I always loosen my binding straps in the lift.


----------



## TCB (Feb 25, 2013)

Thanks a lot Behi. I'll try that this weekend


----------



## caunyd (Jan 19, 2013)

This thread might help you. I had foot soreness/fatigue.

http://www.snowboardingforum.com/ti...ing/64025-feet-really-tired-sore-what-am.html


----------



## neni (Dec 24, 2012)

*Isn't a bit of foot pain just normal...?*

My impression is that foot pain arises mainly from continuously thight inner boots, assuming you have boots that fit and enough feet muscles (I have strong feet from horse xc riding all year but had big issues with feet pain). The icyer the track, and the higher the speed, the tighter I fasten the boot to get immediate response. But the tighter one fastens the boots, the sooner the feet lack blood flow and begin to get numb/cramp. 

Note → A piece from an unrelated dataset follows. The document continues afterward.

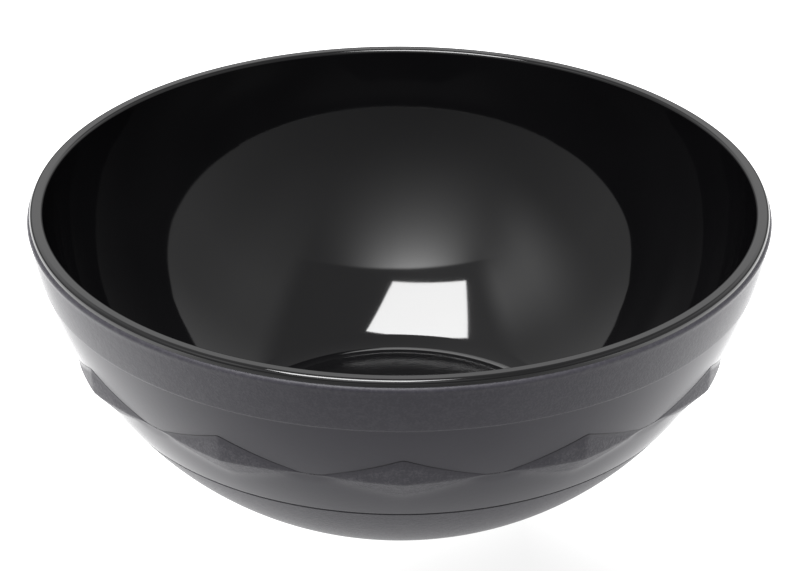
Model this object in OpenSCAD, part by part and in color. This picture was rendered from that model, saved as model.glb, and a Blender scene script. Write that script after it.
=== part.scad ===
// Salon tint bowl: one moulded bowl with a polished inside and a textured outside,
// and a rubber ring pressed into a groove under its foot.
// Millimetres, +Z up. The origin is on the bowl's axis, at the surface that it stands on.

/* [Bowl] */
// Outside diameter of the polished rim
rim_d = 130; // [105:1:160]
// Height from the table to the top of the rim
height = 55; // [45:0.5:68]
// Thickness of the wall, square to its surface
wall = 2; // [1.5:0.1:3]
// How much thicker the wall is at the rim
rim_extra = 0.6; // [0:0.05:1.2]
// How far below the rim's top the extra thickness has faded out
rim_taper = 25; // [15:0.5:30]
// Thickness of the floor under the flat inside disc
floor_t = 2.4; // [1.6:0.1:3.2]
// Height of the inside floor above the table
floor_z = 6.3; // [5.5:0.1:9]
// Radius of the blend between the inside floor and the wall
floor_blend = 10; // [3:0.5:16]

/* [Wall shape] */
// How far the wall's upper curve handle leans in from the rim
wall_lean = 4.6; // [2:0.1:8]
// How far the wall's upper curve handle drops from the rim
wall_drop = 32; // [18:0.1:34]
// How far the wall's lower curve handle runs out from the foot
foot_run = 14; // [10:0.1:22]
// How far the wall's lower curve handle rises from the foot
foot_rise = 5.2; // [4:0.1:9]
// Number of straight steps along the curved wall
wall_steps = 44; // [20:1:60]

/* [Rim] */
// Depth of the polished rim, from its top to the textured wall
rim_depth = 1.2; // [0.8:0.1:2]
// How far the textured wall stands outside the polished rim
shoulder = 0.45; // [0.2:0.05:0.8]
// Radius of the rim's outer top edge
rim_round = 0.8; // [0.4:0.05:1]
// Radius of the rim's inner top edge
inner_round = 0.65; // [0.3:0.05:0.9]
// How far the inside leans in just under the rim
rim_lip = 0.3; // [0:0.05:0.5]
// Depth over which the inside leans in under the rim
lip_depth = 8; // [4:0.5:12]

/* [Bands] */
// Distance from the rim's top to the lower edge of the textured upper band
band_drop = 10.2; // [6:0.1:14]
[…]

The important thing for me was to find a boot where you can adjust the inner AND outer boot easily/constantly to get the (for me) optimal adjustment for each individual run: relaxed for the pow part, concrete for the icy section, etc. I reduced foot pain/cramps to a very endurable level with the new setup (Ride Fame Bindings (very responsive), K2 Contour boot with the phenomenal inner/outer layer double BOA), and very comfortable supporting soles that fit my feet perfectly. 
I now can fasten boot/bindings as hard as possible at the top of a run and after such a "concrete feet" run I can release both outer AND inner layer of the boot and the feet get the chance to relax. That they hurt a bit during the end of such a run, I accept as the toll I have to pay for the response I want to have :dunno:


----------



## TCB (Feb 25, 2013)

Thanks a lot. This helped a lot


----------